The presbytery was then bitterly divided between a conservative majority and an active liberal minority, and was noted for ugly infighting. The previous executive presbyter -- Dr. Mead later changed the title to pastor to presbytery -- resigned while under fire from several factions, and Dr. Mead was chosen after a three-year search. He is an evangelical who had earned a reputation as a reconciler during a term as vice moderator of the Presbyterian Church (USA).

During his tenure, meetings became far less contentious and more prayerful. The presbytery has about 43,000 members in 153 Allegheny County congregations.

"I'm saddened. Jim is the best thing that has happened in Pittsburgh Presbytery during the 14 years I've been there," said the Rev. Dave Carver, pastor of First United Presbyterian Church of Crafton Heights.

"He has engendered a spirit of trust and has allowed us to focus on the mission of Christ in a way that we had not been able to do in my experience. He helped us remember that the things that bring us together are a lot more important than the things that want to split us up. He is decent and humble and gracious and he brings out the best in people."

Dr. Mead said he believed he was leaving the presbytery in good shape, with excellent leaders and plans in place to handle difficult challenges ahead. At his insistence, months ago the presbytery set up task forces for responding to congregations that want to leave the denomination.

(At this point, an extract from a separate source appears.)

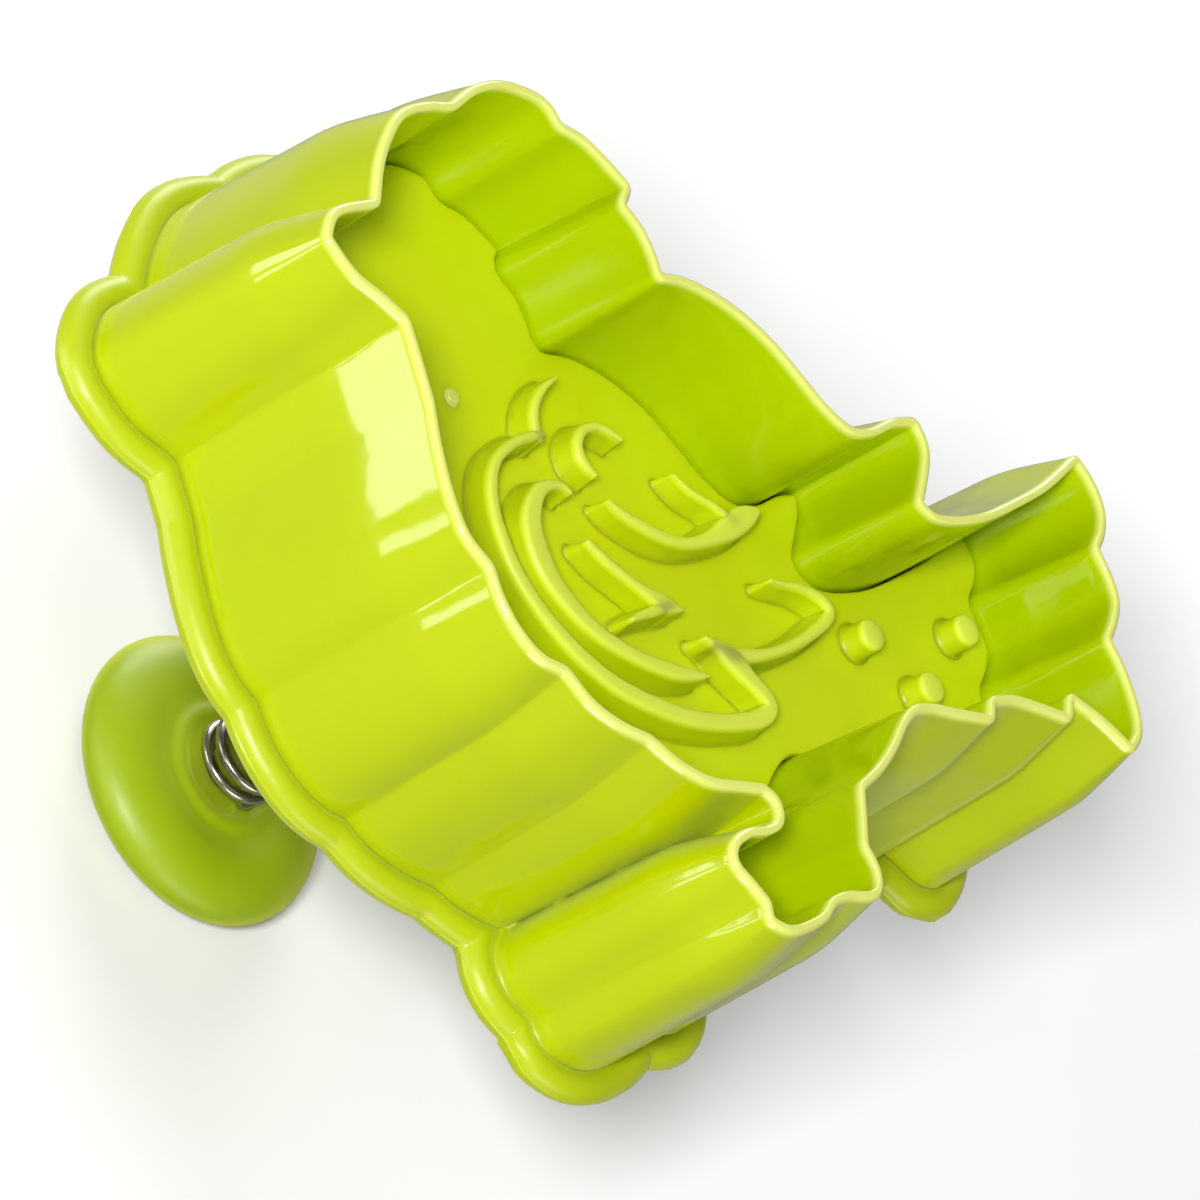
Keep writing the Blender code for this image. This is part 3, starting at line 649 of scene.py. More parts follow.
@dataclass
class HenOutline:
    """The hen's outline in plan, clockwise from the beak, and the lines beside it."""

    length: float = 0.090
    corner_softness: float = 0.00030
    step: float = 0.00015
    spacing: float = 0.00026
    fine: np.ndarray = field(init=False)
    points: np.ndarray = field(init=False)
    normals: np.ndarray = field(init=False)
    share: np.ndarray = field(init=False)
    is_foot: np.ndarray = field(init=False)
    foot_share: np.ndarray = field(init=False)
    room_outside: np.ndarray = field(init=False)
    room_inside: np.ndarray = field(init=False)

    STRETCHES = {
        "beak_top": ((-463, 144), (-452, 167), (-436, 178)),
        "crown": ((-397, 193), (-387, 230), (-372, 262), (-350, 291), (-318, 308)),
        "tuft_front": ((-284, 317), (-251, 343), (-221, 356), (-190, 359), (-162, 354)),
        "tuft_back": ((-148, 336), (-119, 330), (-91, 314)),
        "nape_notch": ((-69, 298),),
        "nape": ((-81, 278), (-62, 261), (-50, 239)),
        "back": (
            (-44, 216), (-14, 220), (19, 217), (58, 206), (97, 186), (132, 158), (159, 137),
            (190, 124), (219, 131), (248, 147),
        ),
        "spur": ((279, 156), (288, 133), (280, 103)),
        "tail_top": ((267, 73), (286, 63), (319, 67), (358, 80), (402, 103), (452, 133)),
        "tail_lobe_1": ((504, 174), (521, 153), (529, 128), (523, 104)),
        "tail_lobe_2": ((511, 86), (523, 63), (529, 39), (521, 16)),
        "tail_lobe_3": ((507, -6), (522, -34), (532, -70), (530, -94)),
        "tail_fold_1": ((516, -113), (480, -93)),
        "tail_step_1": ((439, -78),),
        "tail_fold_2": ((433, -101), (397, -99), (359, -99)),
        "tail_step_2": ((326, -107),),
        "rump": (
            (322, -126), (280, -130), (241, -133), (217, -140), (199, -157), (182, -181),
            (158, -208),
        ),
        "leg": ((127, -233), (124, -261)),
        "heel": ((120, -290), (132, -312), (127, -333)),
        "toe_1": ((88, -343), (68, -353), (54, -369), (30, -383), (4, -392)),
        "toe_notch": ((-19, -388),),
        "toe_2": (
            (-19, -372), (-38, -356), (-54, -342), (-51, -326), (-30, -310), (-6, -303),
            (12, -291), (12, -272),
        ),
        "belly": ((-3, -262), (-33, -266), (-70, -270), (-107, -263)),
        "breast_1": ((-143, -246), (-177, -241), (-210, -228)),
        "breast_2": ((-237, -204), (-267, -198), (-291, -178), (-307, -151)),
        "breast_3": ((-314, -126), (-339, -103), (-353, -66), (-360, -23)),
        "throat": ((-362, 16), (-370, 52)),
        "beak_under": ((-379, 89), (-406, 103), (-437, 117)),
    }
    FOOT = ("leg", "heel", "toe_1", "toe_notch", "toe_2")
    LEAN = (0.00085, -0.00040)

    # How many points the foot's thinner wall fades over
    FOOT_FADE = 81
    # How far a blur reaches, in its own widths, on the outline and on a line beside it
    OUTLINE_BLUR = 3
    EASED_BLUR = 4
    # Points within so many steps belong to the point itself and take no room from it
    NEAR_STEPS = 2.5

    def __post_init__(self) -> None:
        """Work out the close points, their normals and the room beside them."""
        soft, is_foot = self._softened()
        forward = np.roll(soft, -1, axis=0) - np.roll(soft, 1, axis=0)
        forward /= np.linalg.norm(forward, axis=1)[:, None]
        picks = np.linspace(0, len(soft), round(len(soft) * self.step / self.spacing), False)
        picks = picks.astype(int)
        self.fine = soft
        self.points = soft[picks]
        self.is_foot = is_foot[picks]
        near = np.ones(self.FOOT_FADE) / self.FOOT_FADE
        thrice = np.tile(self.is_foot.astype(float), 3)
        self.foot_share = np.convolve(thrice, near, "same")[len(picks) : 2 * len(picks)]
        self.share = picks / len(soft)
        # The outline runs clockwise, so its left side is outwards.
        self.normals = np.stack([-forward[picks, 1], forward[picks, 0]], axis=1)
        self.room_outside = self._room(self.normals)
        self.room_inside = self._room(-self.normals)

    def _softened(self) -> tuple[np.ndarray, np.ndarray]:
        """The closed outline with each corner softened, and which of its points are the foot's."""
        stretches = list(self.STRETCHES.values())
        pieces = []
        for stretch, following in zip(stretches, stretches[1:] + stretches[:1]):
            points = np.array([*stretch, following[0]]) / THOUSAND * self.length
            pieces.append(smooth_line(points, self.step)[:-1])
        line = np.vstack(pieces)
        is_foot = np.repeat([n in self.FOOT for n in self.STRETCHES], [len(p) for p in pieces])
        along, even, line = resampled(line, self.step)
        is_foot = is_foot[np.searchsorted(along, even, side="right") - 1]
        return self._blurred(line, self.OUTLINE_BLUR), is_foot

    def _blurred(self, line: np.ndarray, reach: float) -> np.ndarray:
        """Soften the corners of a closed line of even samples.

        Args:
            line: The samples.
            reach: How far the blur reaches, in its own widths.

        Returns:
            As many samples.
        """
        width = self.corner_softness / self.step
        shifts = np.arange(-math.ceil(reach * width), math.ceil(reach * width) + 1)
        weights = np.exp(-0.5 * (shifts / width) ** 2)
        weights /= weights.sum()
        return sum(w * np.roll(line, s, axis=0) for w, s in zip(weights, shifts))

    def eased(self, points: np.ndarray) -> np.ndarray:
        """Soften the corners of a line beside the outline.

        Args:
            points: The line's points, of which some can lie drawn together.

        Returns:
            As many points.
        """
        along, even, line = resampled(points, self.step)
        soft = self._blurred(line, self.EASED_BLUR)
        return points_at(along[:-1], np.append(even, along[-1]), np.vstack([soft, soft[:1]]))

    def _room(self, normals: np.ndarray) -> np.ndarray:
        """How far each point can move along its normal before another part is nearer."""
        gaps = self.fine[None] - self.points[:, None]
        squares = (gaps**2).sum(axis=2)
        ahead = (gaps * normals[:, None]).sum(axis=2)
        is_used = (ahead > 0) & (squares > (self.NEAR_STEPS * self.step) ** 2)
        return np.where(is_used, squares / np.where(is_used, 2 * ahead, 1.0), np.inf).min(axis=1)

    def beside(self, distance: float | np.ndarray, has_foot: bool = True) -> np.ndarray:
        """The line at a distance outwards, with the points that would cross over drawn together.

        Args:
            distance: How far outwards, or inwards if it is below zero. One value, or one a point.
            has_foot: Whether the line follows the foot, or passes it by.

        Returns:
            As many points as the outline has.
        """
        distances = np.broadcast_to(np.asarray(distance, float), len(self.points))
        room = np.where(distances > 0, self.room_outside, self.room_inside)
        is_blocked = room < np.abs(distances)
        if not has_foot:
            is_blocked = is_blocked | self.is_foot
        moved = self.points + self.normals * distances[:, None]
        count = len(moved)
        if is_blocked.any():
            start = int(np.argmin(is_blocked))
            run: list[int] = []
            for index in [*((np.arange(count) + start) % count), start]:
                if is_blocked[index]:
                    run.append(index)
                elif run:
                    moved[run] = (moved[(run[0] - 1) % count] + moved[index]) / 2
                    run = []
        return self._untangled(moved)

    @staticmethod
    def _untangled(line: np.ndarray, window: int = 40) -> np.ndarray:
        """Draw together each small loop where the line crosses over itself."""
        count = len(line)
        shifts = np.arange(2, window)
        for _ in range(count):
            runs = np.roll(line, -1, axis=0) - line
            others = (np.arange(count)[:, None] + shifts) % count
            gaps = line[others] - line[:, None]
            turns = cross(runs[:, None], runs[others])
            is_straight = np.abs(turns) < PARALLEL
            safe = np.where(is_straight, 1.0, turns)
            share = cross(gaps, runs[others]) / safe
            other_share = cross(gaps, runs[:, None]) / safe
            is_on_both = (np.minimum(share, other_share) > TOUCHING) & (
                np.maximum(share, other_share) < 1
            )
            pairs = np.argwhere(is_on_both & ~is_straight)
            if not len(pairs):
                break
            first, place = pairs[pairs[:, 1].argmin()]
            loop = (first + 1 + np.arange(shifts[place])) % count
            line[loop] = line[first] + runs[first] * share[first, place]
        return line

    def ring(
        self,
        distance: float | np.ndarray,
        height: float,
        has_foot: bool = True,
        leaning: float = 0.0,
    ) -> list[Point]:
        """Points of the line beside the outline, at a height.

        Args:
            distance: How far outwards the line runs.
            height: Its height.
            has_foot: Whether it follows the foot.
            leaning: The share of the wall's lean by which it has moved.

        Returns:
            The points.
        """
        line = self.beside(distance, has_foot) + np.array(self.LEAN) * leaning
        return [(x, y, height) for x, y in line]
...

"We have become -- not always, but in general -- a good place where meetings are Christ-centered and where people will ordinarily behave like people who know Jesus. They will honor the gifts and call of those that the Lord calls to this presbytery, despite the fact that we vote differently" on church issues, he said.

He is especially proud of a profile that the presbytery developed in consultation with Development Dimensions International for identifying pastors who can help a struggling congregation become a thriving one. It is now in use by other presbyteries.

"We think we have made a contribution to the whole denomination, to a church that I dearly love," he said. "There are good leaders in this presbytery and I have every reason to believe that the Holy Spirit will keep on doing what the Spirit has been doing here."

That thought was echoed by the Rev. Bebb Wheeler Stone, pastor of Mount Washington Presbyterian Church, a member of the presbytery council and a standard-bearer for the more liberal wing of the presbytery.

"It's really, really clear that he has family reasons for returning to the Seattle area," she said. "There is such a depth of talent right now in this presbytery that it serves as a profound anchor when the ship changes course suddenly, in a way that was unexpected except to the Holy Spirit and to Jim and his family."

The task forces that are working with churches that may secede are in place "and none of those are dependent on Jim's presence," Dr. Stone said.

Dr. Mead has been criticized by some fellow evangelicals because he was more mediator than ally in church disputes. But his response to the churches that want to leave has won their praise. Nancy Cochran, a former moderator of the presbytery and an elder at Memorial Park Presbyterian Church, McCandless, which is slated to vote on secession, said his departure is a blow.

"Jim has been very fair. He has been very prayerful and very sincere, very impartial. He's been a good spiritual leader. This is a huge loss," she said.